What are the benefits of ITSM for fast-moving businesses?

IT service management helps enable digitization, but CIOs will have to invest resources to develop an effective ITSM program. Here are six benefits of ITSM that help make the case.

Three words come to mind when talking about the value of an IT service management program: better, faster and cheaper. Customers are looking for improved IT services. They need to see the business value from these services ASAP. In addition, they want to pay less for all these benefits of ITSM.

In order for better, faster cheaper to happen, IT service providers, in turn, must find ways to reduce their costs of delivering IT services by upgrading technology, re-engineering processes, training staff and doing whatever else is needed to develop an ITSM program to meet today's business demands. Here's how to make the case:

Six benefits of ITSM

First off, when laying out the benefits of ITSM it is important to understand that IT service delivery is more than just ITIL. Today, ITSM includes other practices such as Lean, Agile, DevOps, organizational change and governance. ITSM addresses people, processes, technology and suppliers, as these all are part of the end-to-end value stream.

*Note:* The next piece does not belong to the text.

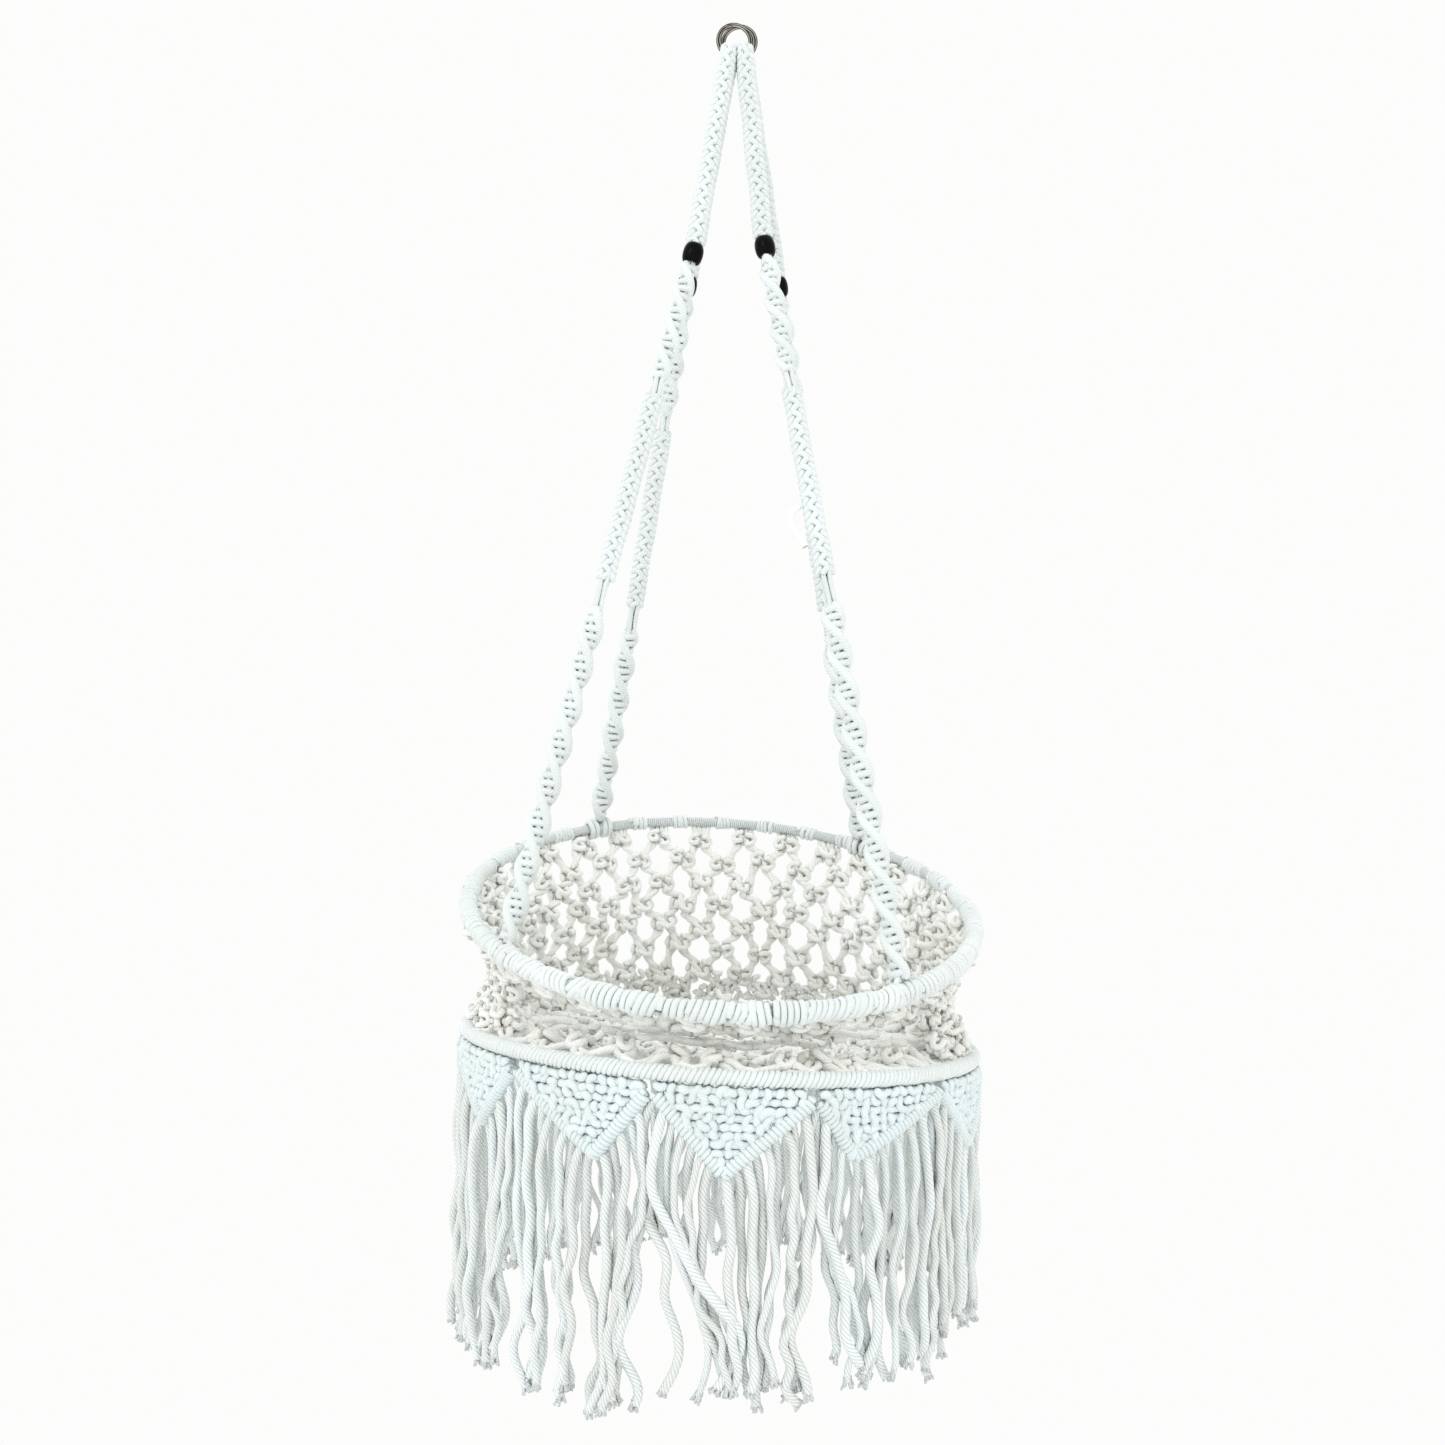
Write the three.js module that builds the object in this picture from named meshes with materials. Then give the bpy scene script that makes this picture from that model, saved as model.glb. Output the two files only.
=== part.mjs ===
// Hanging macrame planter: two cord-wrapped hoops, a knotted net between them, a knotted seat,
// four knotted legs with beads that hang from a pair of split rings, and a fringed skirt.
// Millimetres, +Z up, +X to the right, +Y to the back. The origin is where a hook touches the rings.
import * as THREE from 'three';

// ---- driving dimensions -------------------------------------------------------------------
const RING_WIRE = 1.4;               // half the thickness of a split ring's double coil
const RING_RADIUS = 11.2;            // centreline of a 25 mm split ring
const RING_SHIFT = { x: 1.5, y: 1.7 };
const RING_CENTRE_Z = -(RING_RADIUS - RING_WIRE);
const RING_BOTTOM_Z = RING_CENTRE_Z - RING_RADIUS;

const LOOP_BAND = { topWidth: 6, footWidth: 12, thick: 4.2, x: 3.3, steps: 44 };
const LOOP_TURN_RADIUS = 8.4;        // the bands arch over the ring wires at this radius

const BEAD = { length: 13.6, radius: 7, endRadius: 5.1, bore: 3.6 };
const NECK_RADIUS = 3.2;             // the leg's cords where they run through a bead
const CORD_BUNDLE_RADIUS = 4.2;      // the four bare cords between two kinds of knot
const SPIRAL_RADIUS = 6.5;
const SENNIT = { width: 12.4, thick: 6 };
const LEG_STATIONS = {               // distances below the bead's centre, along the leg
  neck: 7.3, upperSpiralEnd: 92, upperCordsEnd: 105, sennitEnd: 236, lowerCordsEnd: 257,
};
const PIECE_GAP = 0.4;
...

In this context, the key benefits of ITSM for the IT organization and the business include the following:

  1. Enables digital transformation: ITSM as an enabler of digital transformation is less about the technologies needed to do this and much more about making the necessary changes in our services, processes, competencies, activities and ways of thinking that allow IT and the business to take advantage of digital technologies.
  1. Continuously improves services and processes to align with changing business requirements: Services are the mechanism of how IT provides value to the business. If processes aren't working well, they will have a negative impact on the delivery of IT services and ultimately on the business being able to achieve the results and outcomes it wants to achieve.
  1. Delivers value faster to the business: In today's competitive environment, businesses need to find ways to get to market quicker. They need value delivered much faster than a typical Waterfall project method delivers it. In response, IT organizations are moving more and more to Agile and DevOps. This doesn't mean Waterfall isn't needed, as there are circumstances where Waterfall may be the right choice, but not when speed is of the essence.
  1. Improves project success by using an iterative approach: In addition to speed, Agile and DevOps have proved to deliver higher quality results on a more consistent basis. This is due to a project scope measured in one- to four-week sprints, and a limited set of requirements in order to meet that sprint objective. The approach requires a clear definition of "done" and documentation of completion. At the end of each sprint, there is also a sprint review with the customer, providing immediate feedback and a roadmap for improvements.
  1. Increases the success rate of IT and business initiatives by managing organization change activities: This is the people component of ITSM. You can have the best processes and technologies, but if you don't have people following the process and using the technologies correctly then you still have issues. It requires a large effort to ensure management and staff can see the need to change and are willing to make the change. There are many activities that help manage organizational change, but two are critical: timely and effective two-way communication and ensuring management and staff have the adequate knowledge and skills to successfully meet their new responsibilities.
  1. Provides the ability to scale up and down by using cloud solutions: Businesses need to scale operations quickly in order to meet rapidly changing business requirements and take advantage of market opportunities. Working in a private or public cloud allows that to happen. In many cases what used to take weeks to do can now be done in minutes.